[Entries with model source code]
########################################

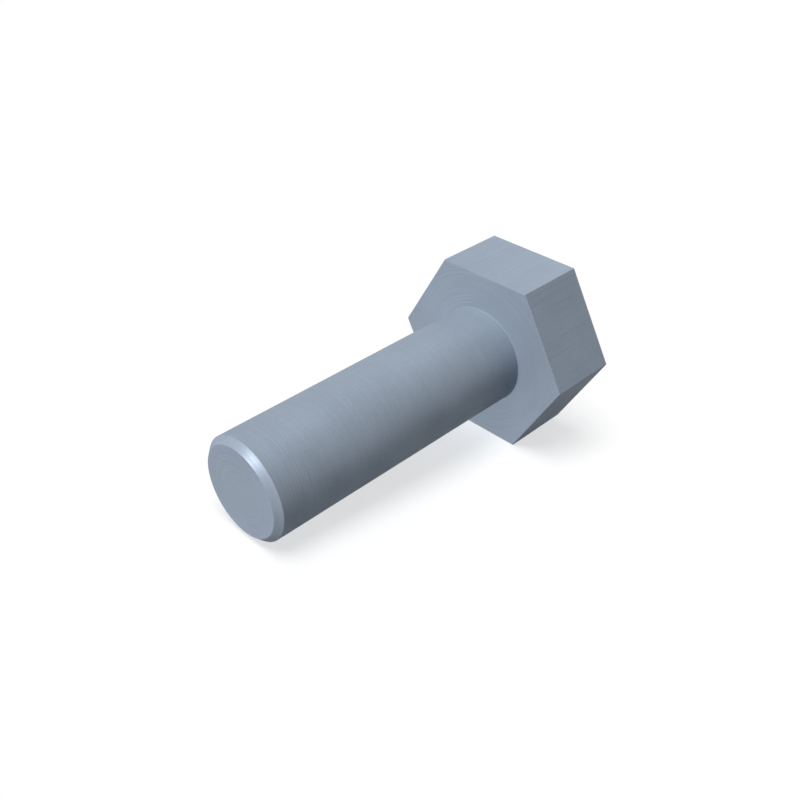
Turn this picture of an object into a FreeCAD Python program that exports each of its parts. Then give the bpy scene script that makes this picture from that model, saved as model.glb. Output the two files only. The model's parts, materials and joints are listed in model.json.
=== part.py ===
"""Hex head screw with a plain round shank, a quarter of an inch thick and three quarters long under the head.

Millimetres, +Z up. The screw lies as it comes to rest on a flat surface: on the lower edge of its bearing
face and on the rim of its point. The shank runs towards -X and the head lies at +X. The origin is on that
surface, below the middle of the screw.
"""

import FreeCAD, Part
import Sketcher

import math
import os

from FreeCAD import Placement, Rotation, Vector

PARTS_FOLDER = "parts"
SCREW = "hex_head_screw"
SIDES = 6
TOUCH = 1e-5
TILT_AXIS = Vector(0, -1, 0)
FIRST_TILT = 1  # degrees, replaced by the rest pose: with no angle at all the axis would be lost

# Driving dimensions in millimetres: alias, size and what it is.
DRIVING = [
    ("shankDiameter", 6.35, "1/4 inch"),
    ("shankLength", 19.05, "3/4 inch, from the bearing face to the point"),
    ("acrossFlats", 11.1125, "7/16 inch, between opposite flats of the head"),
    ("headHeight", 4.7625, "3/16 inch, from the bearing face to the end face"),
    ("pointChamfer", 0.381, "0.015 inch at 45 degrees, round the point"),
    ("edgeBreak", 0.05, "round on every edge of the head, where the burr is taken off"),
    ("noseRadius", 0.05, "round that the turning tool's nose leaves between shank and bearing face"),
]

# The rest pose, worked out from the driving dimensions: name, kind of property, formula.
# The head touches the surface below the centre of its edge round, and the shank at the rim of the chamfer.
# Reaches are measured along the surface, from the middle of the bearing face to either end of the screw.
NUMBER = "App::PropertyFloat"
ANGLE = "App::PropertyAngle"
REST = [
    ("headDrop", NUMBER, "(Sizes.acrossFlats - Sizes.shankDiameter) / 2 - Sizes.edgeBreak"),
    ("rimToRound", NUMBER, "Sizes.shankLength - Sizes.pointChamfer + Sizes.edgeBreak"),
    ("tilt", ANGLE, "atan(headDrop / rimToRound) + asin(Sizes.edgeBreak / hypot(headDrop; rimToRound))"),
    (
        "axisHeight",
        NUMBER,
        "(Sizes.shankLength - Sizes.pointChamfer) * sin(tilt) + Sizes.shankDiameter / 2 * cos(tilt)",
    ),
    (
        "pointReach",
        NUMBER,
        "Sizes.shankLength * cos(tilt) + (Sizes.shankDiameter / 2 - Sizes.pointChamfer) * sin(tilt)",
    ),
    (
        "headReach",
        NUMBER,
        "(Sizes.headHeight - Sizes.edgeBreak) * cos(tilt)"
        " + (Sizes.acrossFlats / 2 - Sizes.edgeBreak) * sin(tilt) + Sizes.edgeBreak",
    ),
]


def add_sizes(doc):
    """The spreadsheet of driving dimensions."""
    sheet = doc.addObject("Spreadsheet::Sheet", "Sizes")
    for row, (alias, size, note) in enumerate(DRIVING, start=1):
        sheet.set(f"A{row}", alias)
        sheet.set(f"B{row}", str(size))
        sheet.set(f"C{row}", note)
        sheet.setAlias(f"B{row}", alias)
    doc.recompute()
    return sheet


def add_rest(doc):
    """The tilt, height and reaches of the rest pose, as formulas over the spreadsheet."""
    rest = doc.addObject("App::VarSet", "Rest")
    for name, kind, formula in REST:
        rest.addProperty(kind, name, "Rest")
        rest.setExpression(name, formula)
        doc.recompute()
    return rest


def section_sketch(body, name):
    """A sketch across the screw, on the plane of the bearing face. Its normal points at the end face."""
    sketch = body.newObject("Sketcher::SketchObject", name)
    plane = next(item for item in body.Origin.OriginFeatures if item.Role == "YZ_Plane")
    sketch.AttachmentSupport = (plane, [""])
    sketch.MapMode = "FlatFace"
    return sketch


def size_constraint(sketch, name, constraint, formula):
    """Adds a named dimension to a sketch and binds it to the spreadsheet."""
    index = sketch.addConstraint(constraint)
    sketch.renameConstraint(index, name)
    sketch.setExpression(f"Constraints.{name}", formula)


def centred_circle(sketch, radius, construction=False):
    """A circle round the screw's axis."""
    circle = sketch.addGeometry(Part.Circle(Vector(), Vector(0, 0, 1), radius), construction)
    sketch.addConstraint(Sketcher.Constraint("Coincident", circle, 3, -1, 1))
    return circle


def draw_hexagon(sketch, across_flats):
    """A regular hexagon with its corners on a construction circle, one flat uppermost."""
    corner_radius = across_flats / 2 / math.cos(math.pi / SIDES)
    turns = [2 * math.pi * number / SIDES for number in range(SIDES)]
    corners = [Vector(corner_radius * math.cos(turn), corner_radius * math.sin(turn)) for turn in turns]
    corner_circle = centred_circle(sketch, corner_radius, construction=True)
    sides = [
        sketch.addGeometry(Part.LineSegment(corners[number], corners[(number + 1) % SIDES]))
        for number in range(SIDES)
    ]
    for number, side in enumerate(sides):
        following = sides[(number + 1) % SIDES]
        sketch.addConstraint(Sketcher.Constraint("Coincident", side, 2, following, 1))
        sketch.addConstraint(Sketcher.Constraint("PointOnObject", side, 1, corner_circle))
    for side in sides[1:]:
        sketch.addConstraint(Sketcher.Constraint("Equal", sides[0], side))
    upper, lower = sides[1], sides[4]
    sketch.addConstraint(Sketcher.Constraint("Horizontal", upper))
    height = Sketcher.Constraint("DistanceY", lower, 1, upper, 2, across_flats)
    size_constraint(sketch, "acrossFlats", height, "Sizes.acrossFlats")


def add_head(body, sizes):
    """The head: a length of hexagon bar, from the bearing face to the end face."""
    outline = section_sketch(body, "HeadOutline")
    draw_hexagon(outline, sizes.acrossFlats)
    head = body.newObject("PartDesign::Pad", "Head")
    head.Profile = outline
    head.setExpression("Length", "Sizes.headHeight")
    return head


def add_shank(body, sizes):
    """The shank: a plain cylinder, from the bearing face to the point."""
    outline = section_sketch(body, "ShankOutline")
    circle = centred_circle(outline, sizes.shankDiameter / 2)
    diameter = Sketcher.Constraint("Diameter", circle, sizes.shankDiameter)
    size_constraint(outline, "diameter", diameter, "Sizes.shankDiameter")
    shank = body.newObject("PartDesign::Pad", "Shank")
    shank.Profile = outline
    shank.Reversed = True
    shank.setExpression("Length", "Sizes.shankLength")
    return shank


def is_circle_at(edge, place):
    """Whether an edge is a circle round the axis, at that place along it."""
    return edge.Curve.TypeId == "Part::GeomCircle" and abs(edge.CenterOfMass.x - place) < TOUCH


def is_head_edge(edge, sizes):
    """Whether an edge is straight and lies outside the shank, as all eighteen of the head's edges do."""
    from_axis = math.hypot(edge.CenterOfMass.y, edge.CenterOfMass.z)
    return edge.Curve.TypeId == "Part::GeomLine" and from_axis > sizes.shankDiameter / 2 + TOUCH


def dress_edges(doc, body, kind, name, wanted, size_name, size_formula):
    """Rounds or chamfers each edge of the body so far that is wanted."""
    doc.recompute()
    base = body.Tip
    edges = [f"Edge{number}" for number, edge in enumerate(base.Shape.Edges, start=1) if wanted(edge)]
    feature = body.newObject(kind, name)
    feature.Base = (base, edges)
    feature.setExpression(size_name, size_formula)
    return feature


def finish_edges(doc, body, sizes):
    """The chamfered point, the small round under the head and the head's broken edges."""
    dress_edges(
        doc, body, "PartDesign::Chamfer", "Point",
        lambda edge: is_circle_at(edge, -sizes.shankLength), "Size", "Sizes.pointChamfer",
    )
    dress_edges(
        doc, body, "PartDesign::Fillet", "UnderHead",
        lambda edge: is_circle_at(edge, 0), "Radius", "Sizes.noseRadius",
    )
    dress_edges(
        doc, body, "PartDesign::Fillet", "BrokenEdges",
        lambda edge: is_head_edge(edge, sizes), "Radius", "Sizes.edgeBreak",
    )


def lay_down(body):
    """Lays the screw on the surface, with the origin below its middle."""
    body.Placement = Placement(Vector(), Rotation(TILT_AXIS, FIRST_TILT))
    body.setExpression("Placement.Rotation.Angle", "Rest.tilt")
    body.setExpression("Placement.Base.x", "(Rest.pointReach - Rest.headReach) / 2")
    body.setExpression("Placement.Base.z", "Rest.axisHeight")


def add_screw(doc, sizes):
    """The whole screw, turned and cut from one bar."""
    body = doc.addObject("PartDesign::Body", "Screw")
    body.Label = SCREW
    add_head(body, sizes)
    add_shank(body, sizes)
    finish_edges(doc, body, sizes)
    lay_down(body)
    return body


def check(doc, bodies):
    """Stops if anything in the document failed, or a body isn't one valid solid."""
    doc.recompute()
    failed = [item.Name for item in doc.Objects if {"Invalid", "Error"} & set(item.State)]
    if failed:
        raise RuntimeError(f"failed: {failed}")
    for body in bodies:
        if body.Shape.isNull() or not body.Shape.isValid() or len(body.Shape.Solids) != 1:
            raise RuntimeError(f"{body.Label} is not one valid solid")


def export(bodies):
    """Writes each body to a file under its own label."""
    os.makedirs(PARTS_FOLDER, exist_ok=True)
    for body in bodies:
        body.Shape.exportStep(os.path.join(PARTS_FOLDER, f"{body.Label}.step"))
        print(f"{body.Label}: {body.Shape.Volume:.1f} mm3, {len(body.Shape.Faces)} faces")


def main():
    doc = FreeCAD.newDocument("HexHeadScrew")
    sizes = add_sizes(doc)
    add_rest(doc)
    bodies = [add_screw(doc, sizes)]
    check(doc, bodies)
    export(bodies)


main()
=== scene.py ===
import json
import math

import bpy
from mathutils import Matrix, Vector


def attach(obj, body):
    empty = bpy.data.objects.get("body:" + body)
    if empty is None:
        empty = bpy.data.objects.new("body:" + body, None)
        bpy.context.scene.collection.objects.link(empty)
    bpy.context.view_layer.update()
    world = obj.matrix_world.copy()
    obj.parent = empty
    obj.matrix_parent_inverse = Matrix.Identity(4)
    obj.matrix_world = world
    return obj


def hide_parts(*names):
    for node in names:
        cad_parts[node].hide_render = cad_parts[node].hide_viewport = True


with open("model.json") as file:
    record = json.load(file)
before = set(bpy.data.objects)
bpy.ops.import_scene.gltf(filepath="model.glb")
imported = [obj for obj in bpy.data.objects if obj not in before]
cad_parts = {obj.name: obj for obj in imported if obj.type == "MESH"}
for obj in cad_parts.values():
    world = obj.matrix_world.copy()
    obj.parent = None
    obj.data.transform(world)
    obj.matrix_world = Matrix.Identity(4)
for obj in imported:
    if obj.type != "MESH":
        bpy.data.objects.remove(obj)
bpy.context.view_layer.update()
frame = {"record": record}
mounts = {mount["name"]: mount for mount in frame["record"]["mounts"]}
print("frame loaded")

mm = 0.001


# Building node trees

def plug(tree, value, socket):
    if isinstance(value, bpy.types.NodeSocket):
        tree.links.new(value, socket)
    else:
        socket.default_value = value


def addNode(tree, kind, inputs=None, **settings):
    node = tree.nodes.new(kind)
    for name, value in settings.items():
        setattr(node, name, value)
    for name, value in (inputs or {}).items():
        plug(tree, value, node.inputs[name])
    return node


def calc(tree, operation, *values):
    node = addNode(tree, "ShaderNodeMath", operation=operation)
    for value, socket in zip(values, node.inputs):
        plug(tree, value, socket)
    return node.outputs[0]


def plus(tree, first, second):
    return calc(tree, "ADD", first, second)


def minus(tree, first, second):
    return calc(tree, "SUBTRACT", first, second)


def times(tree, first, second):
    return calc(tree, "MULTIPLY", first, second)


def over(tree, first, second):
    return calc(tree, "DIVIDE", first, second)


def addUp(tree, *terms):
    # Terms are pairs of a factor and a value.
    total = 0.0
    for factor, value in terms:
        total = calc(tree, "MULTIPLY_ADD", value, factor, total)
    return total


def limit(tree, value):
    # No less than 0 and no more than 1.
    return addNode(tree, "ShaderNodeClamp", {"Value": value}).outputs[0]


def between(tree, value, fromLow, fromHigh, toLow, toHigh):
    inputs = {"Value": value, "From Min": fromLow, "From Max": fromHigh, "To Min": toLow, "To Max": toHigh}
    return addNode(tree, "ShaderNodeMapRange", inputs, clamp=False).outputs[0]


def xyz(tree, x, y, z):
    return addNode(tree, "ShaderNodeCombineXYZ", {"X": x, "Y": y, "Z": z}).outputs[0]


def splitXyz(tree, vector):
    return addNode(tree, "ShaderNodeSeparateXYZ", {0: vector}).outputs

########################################

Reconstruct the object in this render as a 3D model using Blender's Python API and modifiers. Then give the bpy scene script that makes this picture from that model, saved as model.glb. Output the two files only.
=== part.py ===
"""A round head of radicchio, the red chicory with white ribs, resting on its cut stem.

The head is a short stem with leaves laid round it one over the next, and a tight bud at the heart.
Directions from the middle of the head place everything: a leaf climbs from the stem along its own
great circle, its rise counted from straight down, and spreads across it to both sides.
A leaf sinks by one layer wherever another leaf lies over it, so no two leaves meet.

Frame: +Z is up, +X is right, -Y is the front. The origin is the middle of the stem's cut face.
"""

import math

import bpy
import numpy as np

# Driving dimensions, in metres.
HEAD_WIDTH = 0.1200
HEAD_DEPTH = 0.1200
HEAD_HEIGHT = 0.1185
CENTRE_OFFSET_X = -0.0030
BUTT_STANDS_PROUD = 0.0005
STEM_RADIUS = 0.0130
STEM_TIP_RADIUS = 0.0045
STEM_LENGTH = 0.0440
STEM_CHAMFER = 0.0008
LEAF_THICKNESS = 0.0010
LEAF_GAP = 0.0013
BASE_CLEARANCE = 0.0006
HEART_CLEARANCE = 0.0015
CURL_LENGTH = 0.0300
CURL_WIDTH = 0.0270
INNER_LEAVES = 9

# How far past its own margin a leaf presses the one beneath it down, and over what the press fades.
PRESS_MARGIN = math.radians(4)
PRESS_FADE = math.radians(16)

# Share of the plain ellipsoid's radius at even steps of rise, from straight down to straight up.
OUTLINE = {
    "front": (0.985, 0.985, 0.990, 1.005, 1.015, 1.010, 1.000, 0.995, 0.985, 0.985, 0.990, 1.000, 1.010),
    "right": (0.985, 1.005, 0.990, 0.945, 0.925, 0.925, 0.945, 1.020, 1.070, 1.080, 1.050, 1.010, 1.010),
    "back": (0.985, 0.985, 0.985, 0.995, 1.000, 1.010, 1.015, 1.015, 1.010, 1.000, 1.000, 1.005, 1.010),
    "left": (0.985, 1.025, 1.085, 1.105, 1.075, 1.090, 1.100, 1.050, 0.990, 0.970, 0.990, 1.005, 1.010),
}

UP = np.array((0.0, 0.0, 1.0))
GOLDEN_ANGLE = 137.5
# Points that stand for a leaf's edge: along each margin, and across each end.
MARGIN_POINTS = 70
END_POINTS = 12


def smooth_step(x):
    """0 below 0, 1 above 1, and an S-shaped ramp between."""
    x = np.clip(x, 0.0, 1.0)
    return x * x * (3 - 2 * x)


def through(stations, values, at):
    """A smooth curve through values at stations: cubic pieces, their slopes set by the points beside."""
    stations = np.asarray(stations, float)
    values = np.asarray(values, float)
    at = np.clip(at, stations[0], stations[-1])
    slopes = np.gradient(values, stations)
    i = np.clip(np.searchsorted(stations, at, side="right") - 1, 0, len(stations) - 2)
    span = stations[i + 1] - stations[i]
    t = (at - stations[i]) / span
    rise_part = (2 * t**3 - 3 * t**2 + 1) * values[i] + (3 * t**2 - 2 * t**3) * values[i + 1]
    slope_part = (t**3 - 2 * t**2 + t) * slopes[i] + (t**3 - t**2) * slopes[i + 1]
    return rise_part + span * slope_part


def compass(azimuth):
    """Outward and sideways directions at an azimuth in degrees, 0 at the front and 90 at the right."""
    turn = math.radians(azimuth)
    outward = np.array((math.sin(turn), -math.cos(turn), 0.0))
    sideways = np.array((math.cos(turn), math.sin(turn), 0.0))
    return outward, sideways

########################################

This exercise asks for the lines from the line with "bpy.data.objects.remove(obj)" to the line with "return node.outputs[0]", both lines included, set down exactly and with nothing else.

        bpy.data.objects.remove(obj)
bpy.context.view_layer.update()
frame = {"record": record}
mounts = {mount["name"]: mount for mount in frame["record"]["mounts"]}
print("frame loaded")

mm = 0.001


# Building node trees

def plug(tree, value, socket):
    if isinstance(value, bpy.types.NodeSocket):
        tree.links.new(value, socket)
    else:
        socket.default_value = value


def addNode(tree, kind, inputs=None, **settings):
    node = tree.nodes.new(kind)
    for name, value in settings.items():
        setattr(node, name, value)
    for name, value in (inputs or {}).items():
        plug(tree, value, node.inputs[name])
    return node


def calc(tree, operation, *values):
    node = addNode(tree, "ShaderNodeMath", operation=operation)
    for value, socket in zip(values, node.inputs):
        plug(tree, value, socket)
    return node.outputs[0]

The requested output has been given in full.